After I read your post I went out to the shop and hauled out some of my
limestone sets and looked at the flashing on the underside of some of the
tiles. In all instances the flashing occurred aroung the "c", or high flux
corner. This is exactly as you have described. One possibility that I
thought of for this happening was the high proportion of flux in these
glazes. As one moves away from the "c" corner to areas of the grid that
contain less flux and more alumina and silica it may be just the lower
proportion of flux to the other components that lessens or eliminates the
flashing from volatiles and not the fact that the fluxes are chemically
"bound" by the alumina and silica. Some of the potash and soda is still
becoming volatile but it may not be enough to leave a footprint. The
reason that I'm thinking about this is that even though there is more Al2O3
and SiO2 in areas away from the "c" corner, all of this dissociates under
heat and the fluxes are not bound by the other stuff at high temperatures,
or are they?

Also, it's hard to tell just WHAT IS volatilizing from a potash spar
because they contain some sodium too.
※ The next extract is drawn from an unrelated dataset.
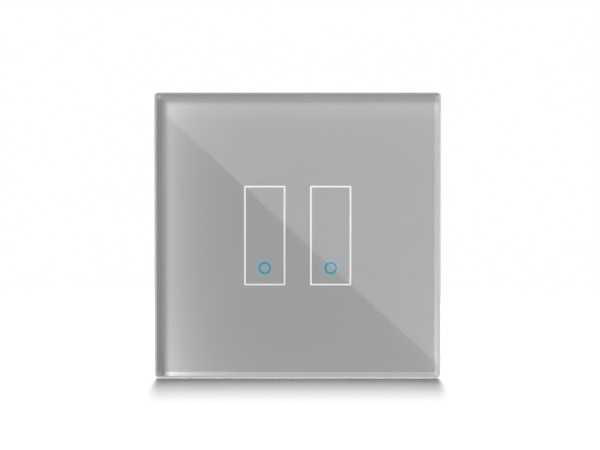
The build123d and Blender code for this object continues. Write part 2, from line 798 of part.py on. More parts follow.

Custer and G-200 Potash Spars both
contian about 3.0% sodium to about 10.0% potassium. In Frank Hamer's
Dictionary, there is a graph that shows the effective range of fluxes. It
suggests that soda starts volatilizing much earlier than potassium and
becomes more actively volatile. So, I'm wondering too if the volatile soda
will have an affect on it's neighbor, potassium, and cause it to volatilize
earlier than expected were it not associated with the sodium.

Anyway, those are some of the things playing pinball with my brain in
regard to this stuff. Perhaps we should discuss this over a pint of Tree
Frog Ale while gazing across the valley at Mt. Hood?